Les forces musicales du Teatro dell’Opera lui rendent, à l’inverse, pleinement justice. Au pupitre, leur directeur, Michele Mariotti, trouve, ainsi, et avec quelle force de conviction, le juste équilibre entre emphase, pleinement assumée par Boito, et raffinement des textures et des lignes. Le chœur, surtout, se couvre de gloire, grisant jusqu’au délire, dans le débit frénétique du finale fugué du II.
Si Sofia Koberidze, en Marta, puis Pantalis, et Marco Miglietta, en Wagner, ont assez à chanter pour se faire remarquer, en bien, le succès du plateau vocal repose sur les trois protagonistes – puisque Maria Agresta cumule Margherita et Elena. Sans égaler les légendes d’un passé moins lointain que de plus en plus fantasmé, la soprano italienne y fait valoir la chaude lumière de son bon, et souvent beau lirico, bien que sa capacité d’allégement se heurte désormais à quelques duretés.
Entre sanglots et portamenti, Joshua Guerrero commence par donner quelques signes d’inquiétude.

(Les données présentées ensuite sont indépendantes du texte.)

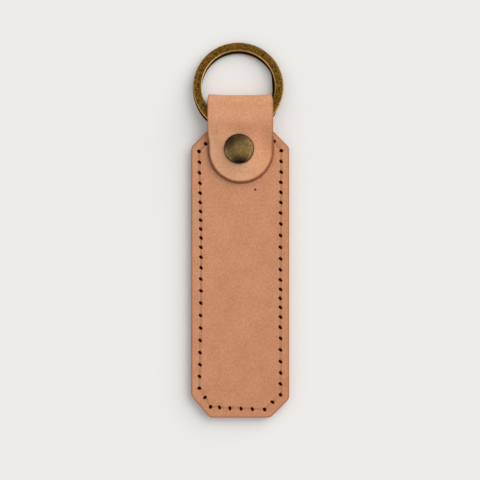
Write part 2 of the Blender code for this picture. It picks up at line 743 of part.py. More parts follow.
def snap_stud(collection, material):
    """The stud: a flange on the front panel and a necked bulb, hollow for the post's end."""
    inner_top = STUD_TOP - STUD_WALL
    crown_radius = STUD_BULB_RADIUS - STUD_CROWN
    profile = [
        (0.0, STUD_TOP),
        (crown_radius, STUD_TOP),
        (STUD_BULB_RADIUS, BULB_WIDEST),
        (STUD_NECK_RADIUS, BULB_START),
        (STUD_NECK_RADIUS, STUD_FLANGE_TOP),
        (STUD_FLANGE_RADIUS, STUD_FLANGE_TOP),
        (STUD_FLANGE_RADIUS, STUD_BOTTOM),
        (STUD_BORE_RADIUS, STUD_BOTTOM),
        (STUD_BORE_RADIUS, inner_top),
        (0.0, inner_top),
    ]
    return turned_piece("snap_stud", profile, False, collection, material)


def stud_post(collection, material):
    """The post: a flange sunk in the back panel and a barrel through both panels into the stud."""
    flange_bottom = FIT
    flange_top = flange_bottom + POST_FLANGE_THICKNESS
    tip = STUD_TOP - STUD_WALL - FIT
    profile = [
        (0.0, tip),
        (POST_BARREL_RADIUS - FIT, tip),
        (POST_BARREL_RADIUS, tip - FIT),
        (POST_BARREL_RADIUS, flange_top),
        (POST_FLANGE_RADIUS, flange_top),
        (POST_FLANGE_RADIUS, flange_bottom + POST_FLANGE_THICKNESS / 2),
        (POST_FLANGE_RADIUS - POST_FLANGE_THICKNESS / 2, flange_bottom),
        (0.0, flange_bottom),
    ]
    return turned_piece("stud_post", profile, False, collection, material)


def ring_wire_path():
    """The middle of the flat wire: a lower turn, a crossover, and an upper turn."""
    crossover_start = CROSSOVER_CENTRE - CROSSOVER_HALF_ANGLE
    crossover_end = CROSSOVER_CENTRE + CROSSOVER_HALF_ANGLE
    start = crossover_end - 2 * math.pi
    end = crossover_start + 2 * math.pi
    steps = round(RING_STEPS_PER_TURN * (end - start) / (2 * math.pi))
    points = []
    for step in range(steps + 1):
        angle = start + (end - start) * step / steps
        share = ease((angle - crossover_start) / (crossover_end - crossover_start))
        height = RING_TURN_PITCH * (share - 0.5)
        points.append((RING_MEAN_RADIUS * math.cos(angle), RING_MEAN_RADIUS * math.sin(angle), height))
    return points


def least_turn_gap(points):
    """The least distance between the two turns' surfaces, measured on the wire's points."""
    least = RING_DIAMETER
    apart_in_points = RING_STEPS_PER_TURN // 2
    for index, (x, y, z) in enumerate(points):
        for other_x, other_y, other_z in points[index + apart_in_points:]:
            rise = max(abs(z - other_z) - RING_WIRE_THICKNESS, 0.0)
            least = min(least, math.hypot(math.hypot(x - other_x, y - other_y), rise))
    return least


def split_ring(collection, material):
    """The split ring, tilted as it lies: near side on the front panel's edge, far side down."""
    points = ring_wire_path()
    print("split ring: least gap between turns %.3f mm" % (least_turn_gap(points) / MM))
    half_band = RING_BAND / 2
    half_thick = RING_WIRE_THICKNESS / 2
    section = [
        (half_band, half_thick - RING_BEVEL),
        (half_band - RING_BEVEL, half_thick),
        (RING_BEVEL - half_band, half_thick),
        (-half_band, half_thick - RING_BEVEL),
        (-half_band, RING_BEVEL - half_thick),
        (RING_BEVEL - half_band, -half_thick),
        (half_band - RING_BEVEL, -half_thick),
        (half_band, RING_BEVEL - half_thick),
    ]
    ring = swept_section("split_ring", points, section)
    ring.location = (0.0, RING_CENTRE_Y, RING_CENTRE_Z)
    ring.rotation_euler.x = -RING_TILT
    return place(ring, collection, material)


def hinge_empty(collection):
    """The axis about which the tab swings open."""
    axis = bpy.data.objects.new("flap_axis", None)
    axis.location = (0.0, FOLD_CENTRE_Y, FOLD_CENTRE_Z)
    axis.rotation_euler.y = -math.pi / 2
    collection.objects.link(axis)
    return axis


def hang_on(axis, pieces):
    """Parents pieces to an axis without moving them."""
    bpy.context.view_layer.update()
    for piece in pieces:
        held = piece.matrix_world.copy()
        piece.parent = axis
        piece.matrix_parent_inverse = axis.matrix_world.inverted()
        piece.matrix_world = held


def shade(collection):
    """Smooth shading on round faces, sharp at real edges."""
    for piece in collection.objects:
        if piece.type == "MESH" and piece.data.polygons:
            piece.data.shade_smooth()
            piece.data.set_sharp_from_angle(angle=SHARP_ANGLE)


def build():
    """Builds the whole keychain."""
    clear_scene()
    parts = new_collection("leather_keychain")
    cutters = new_collection("cutters")
    leather = new_material("tan_leather", (0.58, 0.28, 0.15), 0.6)
    strap_leather = new_material("strap_leather", (0.62, 0.31, 0.17), 0.6)
    brass = new_material("antique_brass", (0.20, 0.12, 0.04), 0.35, 1.0)
    steel = new_material("spring_steel", (0.45, 0.44, 0.42), 0.3, 1.0)
    linen = new_material("sewing_thread", (0.55, 0.36, 0.22), 0.8)
    holes = stitch_holes(cutters)
    front_panel(parts, cutters, leather, holes)
    back_panel(parts, cutters, leather, holes)
    thread("face_thread", FRONT_TOP, 1.0, parts, linen)
    thread("back_thread", 0.0, -1.0, parts, linen)
    strap_fold(parts, strap_leather)
    flap = strap_flap(parts, cutters, strap_leather)
    cap = cap_shell(parts, brass)
    rivet = cap_rivet(parts, brass)
    socket = snap_socket(parts, brass)
    spring = socket_spring(parts, steel)
    snap_stud(parts, brass)
    stud_post(parts, brass)
    split_ring(parts, brass)
    hang_on(hinge_empty(parts), [flap, cap, rivet, socket, spring])
    shade(parts)


build()
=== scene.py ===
"""Leather keychain, dressed: sewn tag and folded strap, press stud, split ring, thread, floor and light."""

import logging
import math
from dataclasses import dataclass
from enum import Enum
from typing import Any, Sequence

import bmesh
import bpy
import numpy as np
from bpy.types import Material, Mesh, Node, NodeSocket, NodeTree, Object
from mathutils import Matrix, Vector


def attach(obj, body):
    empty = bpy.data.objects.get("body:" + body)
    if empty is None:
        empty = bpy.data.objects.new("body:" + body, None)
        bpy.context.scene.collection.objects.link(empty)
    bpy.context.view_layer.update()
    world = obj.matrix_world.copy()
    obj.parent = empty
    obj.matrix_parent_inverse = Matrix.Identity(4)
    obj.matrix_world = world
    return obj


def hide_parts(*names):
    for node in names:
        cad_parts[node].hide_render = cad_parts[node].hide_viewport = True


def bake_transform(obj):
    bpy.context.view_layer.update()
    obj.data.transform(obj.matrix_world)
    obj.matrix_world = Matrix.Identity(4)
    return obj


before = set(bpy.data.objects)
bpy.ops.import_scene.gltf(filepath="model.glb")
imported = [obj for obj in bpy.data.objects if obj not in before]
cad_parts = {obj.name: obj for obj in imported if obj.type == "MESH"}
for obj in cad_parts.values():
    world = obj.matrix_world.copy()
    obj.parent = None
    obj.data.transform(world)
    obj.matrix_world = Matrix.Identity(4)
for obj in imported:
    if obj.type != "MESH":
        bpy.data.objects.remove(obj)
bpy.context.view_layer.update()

LOG = logging.getLogger("keychain")

MM = 0.001
WELD = 0.0004 * MM
FACE_SLACK = 0.001 * MM
OVERRUN = 0.05 * MM
SHARP_ANGLE = math.radians(38.0)
SHORT_SIDE_SHARE = 0.45
STUD_AXIS = (-0.4 * MM, 41.26 * MM)
Array = np.ndarray
Point = tuple[float, float]
Place = tuple[float, float, float]
Colour = tuple[float, float, float, float]
Solid = tuple[Array, list[list[int]]]
Value = NodeSocket | float | Colour


class Slot(Enum):
    """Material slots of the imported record."""

    TAG_LEATHER = "tan_leather"
    STRAP_LEATHER = "strap_leather"
    BRASS = "antique_brass"
    STEEL = "spring_steel"
    THREAD = "sewing_thread"


class Body(Enum):
    """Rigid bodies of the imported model."""

    TAG = "tag"
    FLAP = "flap"
    RING = "ring"


class Face(Enum):
    """The two sewn faces of the tag: height of the leather's surface, and which way is out."""

    FRONT = (3.35 * MM, 1.0)
    BACK = (0.0, -1.0)


def linear(colour: str) -> Colour:
    """Turns an sRGB hex colour into linear values.

    Args:
        colour: six hex digits.

    Returns:
        Red, green, blue and alpha.
    """
    values = [int(colour[at:at + 2], 16) / 255 for at in (0, 2, 4)]
    red, green, blue = (v / 12.92 if v <= 0.04045 else ((v + 0.055) / 1.055) ** 2.4 for v in values)
    return red, green, blue, 1.0


def ease(share: float) -> float:
    """Smooth change from 0 to 1."""
    held = min(max(share, 0.0), 1.0)
    return held * held * (3 - 2 * held)


def eased(share: Array) -> Array:
    """Smooth change from 0 to 1 of a whole array."""
    held = np.clip(share, 0.0, 1.0)
    return held * held * (3 - 2 * held)


def feed(tree: NodeTree, node: Node, inputs: dict[str | int, Any]) -> None:
    """Gives a node its settings and inputs.

    Args:
        tree: the node's tree.
        node: the node.
        inputs: a value or the output to link, by the setting's name, or by the input's name or number.
    """
    for key, value in inputs.items():
        if isinstance(value, NodeSocket):
            tree.links.new(value, node.inputs[key])
        elif isinstance(key, str) and hasattr(node, key):
            setattr(node, key, value)
        else:
            node.inputs[key].default_value = value


def add_node(
    tree: NodeTree, kind: str, inputs: dict[str | int, Any] | None = None, out: str | int = 0
) -> NodeSocket:
    """Adds a node.

    Args:
        tree: the node tree.
        kind: the node's type name.
        inputs: its settings and inputs, as feed takes them.
        out: name or number of the output that is wanted.

    Returns:
        The new node's output.
    """
    node = tree.nodes.new(kind)
    feed(tree, node, inputs or {})
    return node.outputs[out]


def compute(tree: NodeTree, operation: str, *values: Value, clamp: bool = False) -> NodeSocket:
    """Result of a calculation with numbers or outputs."""
    return add_node(
        tree, "ShaderNodeMath", {"operation": operation, "use_clamp": clamp, **dict(enumerate(values))}
    )


def span(
    tree: NodeTree, value: NodeSocket, low: float, high: float,
    to_low: float = 0.0, to_high: float = 1.0, smooth: bool = False,
) -> NodeSocket:
    """A number taken from one span to another, and held at the ends of it."""
    return add_node(tree, "ShaderNodeMapRange", {
        "interpolation_type": "SMOOTHSTEP" if smooth else "LINEAR", "Value": value,
        "From Min": low, "From Max": high, "To Min": to_low, "To Max": to_high,
    }, "Result")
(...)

Un peu inexpressif, peut-être, parce que monochrome, le ténor américain prête, ensuite, à son premier Faust une émission homogène, un souffle long, un timbre latin, qu’il ne cherche pas un instant à assombrir, une tenue supérieure du phrasé, enfin, qui suffirait à le distinguer.
Lors de sa prise de rôle, à Lyon, John Relyea n’avait guère séduit Richard Martet. Vraie basse, assurément – ce qui n’est pas si fréquent, à une époque où les voix graves manquent souvent de longueur pour les emplois de premier plan –, rocailleuse, mais pas charbonneuse, ce Mefistofele a acquis, à des degrés divers dans ses apparences successives, et quoique sans déborder d’aura maléfique, de l’allure et du mordant.